For curiosity I often take a look into the the HTTP headers of websites I visit (I use the great Firefox plugin HTTP Live Headers for it). On some major websites I discovered that these don’t make use of HTTP pipelining, which is nowadays a major performance drawback, since today’s website include much more items (images, CSS, Javascripts) than a website of 1998.

Quoting http://www.w3.org/Protocols/HTTP/Performance/Pipeline.html:

For all our tests, a pipelined HTTP/1.1 implementation outperformed HTTP/1.0, even when the HTTP/1.0 implementation used multiple connections in parallel, under all network environments tested. The savings were at least a factor of two, and sometimes as much as a factor of ten, in terms of packets transmitted.

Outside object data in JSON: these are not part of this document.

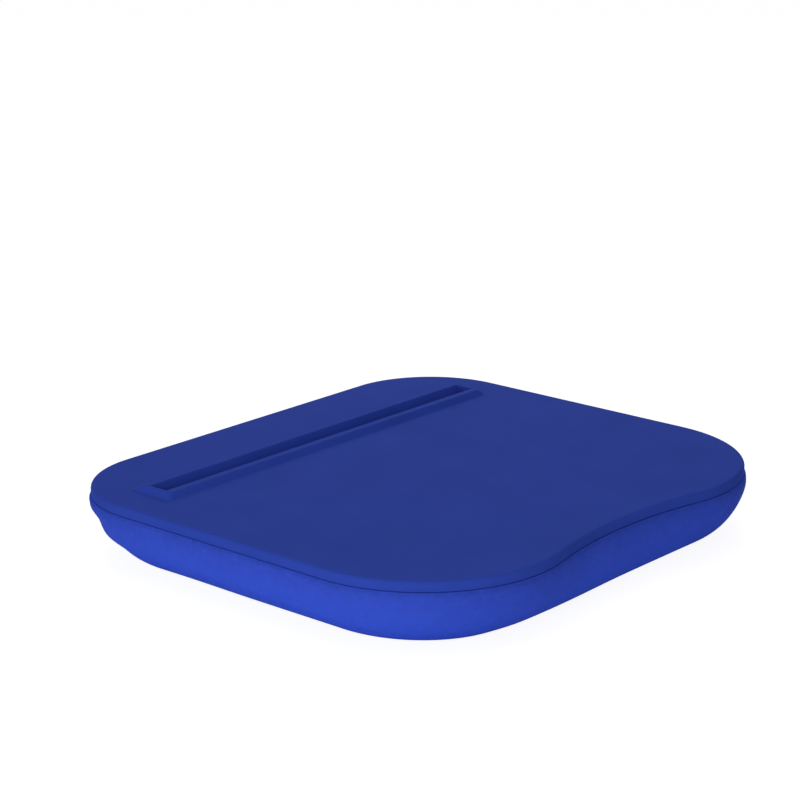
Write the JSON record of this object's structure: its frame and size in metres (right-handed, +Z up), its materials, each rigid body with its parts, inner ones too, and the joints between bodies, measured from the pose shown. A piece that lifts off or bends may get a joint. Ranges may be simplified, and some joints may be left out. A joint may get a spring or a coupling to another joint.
{
  "type": "lap tray with cushion",
  "caption": "Lap tray: thin moulded blue board with a wrist dip and a raised slot for a standing device, on a bead-filled stretch-fabric cushion held by hook-and-loop strips.",
  "frame": {"origin": "middle of the footprint, on the surface that the cushion stands on", "axes": "+X runs to the right along the slot, +Y towards the back edge where the slot is, +Z up"},
  "size_m": [0.299, 0.266, 0.0402],
  "materials": {
    "board_plastic": "fine matte moulded plastic, dark royal blue",
    "carrier_plastic": "plain matte moulded plastic, near black",
    "cover_fabric": "bright blue knitted stretch fabric with a soft sheen",
    "elastic": "braided round elastic, blue",
    "bag_fabric": "thin white woven lining",
    "beads": "white expanded beads",
    "hook_tape": "black hook tape",
    "loop_tape": "black loop tape"
  },
  "bodies": {
    "cushion": {"cushion_cover": "cover_fabric", "carrier_panel": "carrier_plastic", "hem_elastic": "elastic", "bead_bag": "bag_fabric", "bead_fill": "beads", "loop_strip_front_left": "loop_tape", "loop_strip_front_right": "loop_tape", "loop_strip_middle_left": "loop_tape", "loop_strip_middle_right": "loop_tape", "loop_strip_back": "loop_tape"},
    "board": {"top_board": "board_plastic", "hook_strip_front_left": "hook_tape", "hook_strip_front_right": "hook_tape", "hook_strip_middle_left": "hook_tape", "hook_strip_middle_right": "hook_tape", "hook_strip_back": "hook_tape"}
  },
  "joints": [
    {"name": "board_lift", "type": "slide", "parent": "cushion", "child": "board", "axis": [0, 0, 1], "range_m": [0, 0.06]}
  ]
}
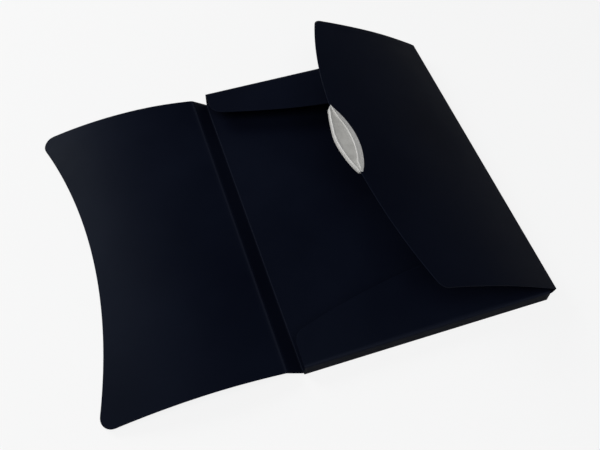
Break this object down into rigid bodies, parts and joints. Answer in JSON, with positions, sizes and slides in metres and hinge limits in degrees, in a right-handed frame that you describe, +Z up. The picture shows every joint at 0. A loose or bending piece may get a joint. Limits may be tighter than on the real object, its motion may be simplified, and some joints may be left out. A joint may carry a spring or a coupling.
{
  "type": "three-flap folder",
  "caption": "Open document folder of dark plastic sheet with folded-in top and bottom flaps, a raised side flap with a lens-shaped clip, and a front cover on a creased spine.",
  "frame": {"origin": "middle of the base panel's underside, which lies on the table", "axes": "+X from the spine to the side flap, +Y to the top flap, +Z up from the table"},
  "size_m": [0.4042, 0.32, 0.1023],
  "materials": {
    "sheet": "satin, finely grained, slightly translucent",
    "clip": "smooth, milky translucent"
  },
  "bodies": {
    "base": {"base_tray": "sheet"},
    "spine": {"spine_band": "sheet"},
    "cover": {"front_cover": "sheet"},
    "flap": {"side_flap": "sheet", "closure_clip": "clip"}
  },
  "joints": [
    {"name": "spine_hinge", "type": "hinge", "parent": "base", "child": "spine", "pos_m": [-0.1177, 0, 0.0004], "axis": [0, 1, 0], "range_deg": [0, 54]},
    {"name": "cover_hinge", "type": "hinge", "parent": "spine", "child": "cover", "pos_m": [-0.13234, 0, 0.01104], "axis": [0, 1, 0], "range_deg": [0, 76]},
    {"name": "side_flap_hinge", "type": "hinge", "parent": "base", "child": "flap", "pos_m": [0.1166, 0, 0.0165], "axis": [0, 1, 0], "range_deg": [-22, 150]}
  ]
}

This point isn’t directly related to Day Communique, but can be aplied to all webpages. Take your browser and check if your site makes use of HTTP 1.1 pipelining. How?

Well, that’s pretty easy: Take your browser (I suggest Firefox and the above mentioned plugin Live HTTP Headers), open the plugin and then goto your website. Then check the answers if they contain the line “Connection: closed”; whenenver you see this line, it means that your browser must open a new TCP connection to fetch another file from the server. In the best case you should not find this header at all. If you find such a line, you should really sit down and try to get rid of it.

2 remarks to the dispatcher:

  1. The apache webserver can deliver files from cache or from the dispatcher without breaking the HTTP pipelining. So here it doesn’t matter if a file is taken from the cache or fetched from CQ; if you configured your Apache correctly, you’ll never get a “Connection: closed”.
  2. The dispatcher itself also fetches files using HTTP pipelining by default. You can force it not to do so, but I don’t recommend it. In a version before dispatcher 4.0 this behaviour was broken, but in the most recent versions it works perfectly. And of course: The servlet engine bundled with CQ 3.5.5 and newer supports HTTP pipelining out of the box.

For further reading I recommend Aaron Hopkins’ “Optimizing Page Load Times” and for general performance hints the Best Practices for Speeding Up Your Website by Yahoo.